Selon vous, quelle est l’erreur fondamentale de l’approche européenne ?

L'Union européenne semble se comporter comme un législateur neutre, peu soucieux de construire une véritable politique industrielle. Or, l'industrie européenne se désintègre sous le poids de réglementations conçues davantage pour satisfaire une idéologie climatique urbaine que pour faire face à la concurrence mondiale.

Vous n’êtes donc pas contre la transition écologique ?
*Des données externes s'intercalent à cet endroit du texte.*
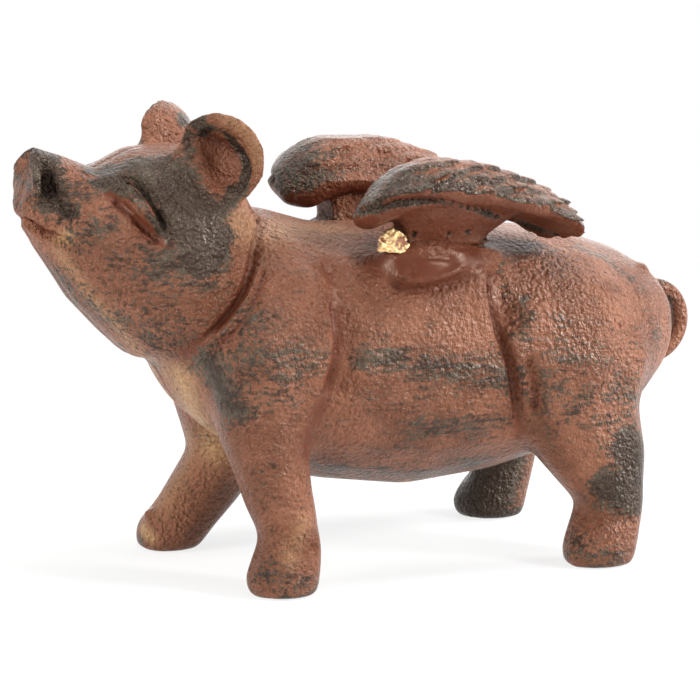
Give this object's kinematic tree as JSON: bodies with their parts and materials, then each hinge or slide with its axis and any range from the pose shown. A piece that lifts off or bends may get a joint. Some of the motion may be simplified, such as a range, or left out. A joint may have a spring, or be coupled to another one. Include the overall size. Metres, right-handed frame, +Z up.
{
  "type": "pig figurine",
  "caption": "Small cast iron pig with two stub wings on its back, painted reddish brown with a dark green patina.",
  "frame": {"origin": "on the ground under the middle of the figurine's bounding box", "axes": "+Z up, the snout points to -X and the tail to +X, the pig's left side is -Y"},
  "size_m": [0.13, 0.0536, 0.0808],
  "materials": {
    "painted_iron": "satin paint over sand-cast iron",
    "braze": "rough",
    "screw_steel": "dull"
  },
  "bodies": {
    "root": {"body_left_half": "painted_iron", "body_right_half": "painted_iron", "left_wing": "painted_iron", "right_wing": "painted_iron", "left_wing_braze": "braze", "right_wing_braze": "braze", "body_screw": "screw_steel"}
  },
  "joints": []
}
Absolument pas. Personne ne remet en question la nécessité d'innover et de réduire les émissions. Mais nous avons besoin d'une vision réaliste qui accompagne le changement, plutôt que de l'imposer d'en haut. Nous devons soutenir la transformation industrielle par des investissements concrets, des protections temporaires, des accords commerciaux intelligents et, surtout, par un dialogue authentique avec les entreprises.

Et si vous deviez envoyer un message à la classe dirigeante européenne ?

Une question simple mais cruciale : à quoi bon sauver le climat si, en attendant, nous abandonnons l’Europe de ses usines, de ses travailleurs et de ses compétences ? Sans acier et sans voitures, nous ne serons pas une puissance verte, mais seulement un musée de la civilisation industrielle.